O romance, de maneira geral,
mostra o exercício de Quixote em se tornar cavaleiro andante em suas ações
cotidianas. Dom Quixote entra em milhares de confusões e aventuras criadas por
ele mesmo. Uma de suas aventuras mais emblemáticas é a dos moinhos de
vento:
[...] enquanto Sancho tece seu comentário, Quixote
começa a ouvir um som agudo e alto, parando de andar.
Quixote: Veja, Sancho! Bem no início de nossa jornada:
um gigante!
Sancho: Um gigante? Aonde, senhor?
Quixote: Ali, Sancho: com os braços enormes e abertos,
rodopiando-os no ar.
Sancho: Olhe bem, senhor: “aquilo” não são gigantes e
sim moinhos de vento. E o que o senhor pensa que são braços, na verdade são as
pás dos moinhos.
Quixote: Ainda que movam mais braços do que o gigante
Briareu, hão de me pagar!
Sancho assusta-se com a atitude de seu amo e
observa-o, de longe. Acontece a luta entre cavaleiro e gigante/ moinho,
culminando na queda de Quixote.
Sancho: Não disse senhor, que eram moinhos e não
gigantes?
Quixote: Bem se vê que você nada entende de assunto de
aventuras. São as coisas da guerra: de todas, as mais sujeitas a contínuas
mudanças.

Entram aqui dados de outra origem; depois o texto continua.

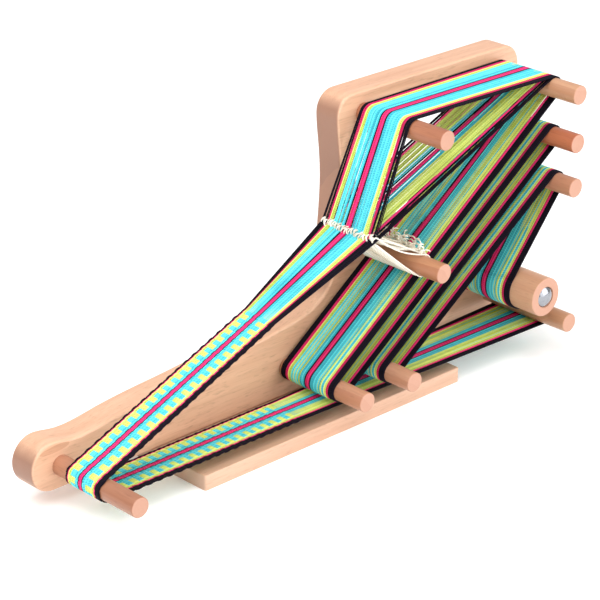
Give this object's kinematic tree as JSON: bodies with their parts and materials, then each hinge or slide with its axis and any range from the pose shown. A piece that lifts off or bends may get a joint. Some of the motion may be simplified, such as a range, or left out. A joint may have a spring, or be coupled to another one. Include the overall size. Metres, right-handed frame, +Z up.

O que eu creio é que... algum feiticeiro, inimigo meu, transformou
estes gigantes em moinhos, só para me desmoralizar. Mas pouco há de valer suas
más artes contra a bondade da minha espada!
A
crença de Dom Quixote é que o move durante toda a narrativa, isto é, o que o
coloca em ação em busca da realização de suas promessas. Esse seria o protótipo
de sujeito pensado pelo filósofo alemão Peter Sloterdijk por meio da colocação
de promessas para si próprio que, por sua vez, leva à prática de exercícios.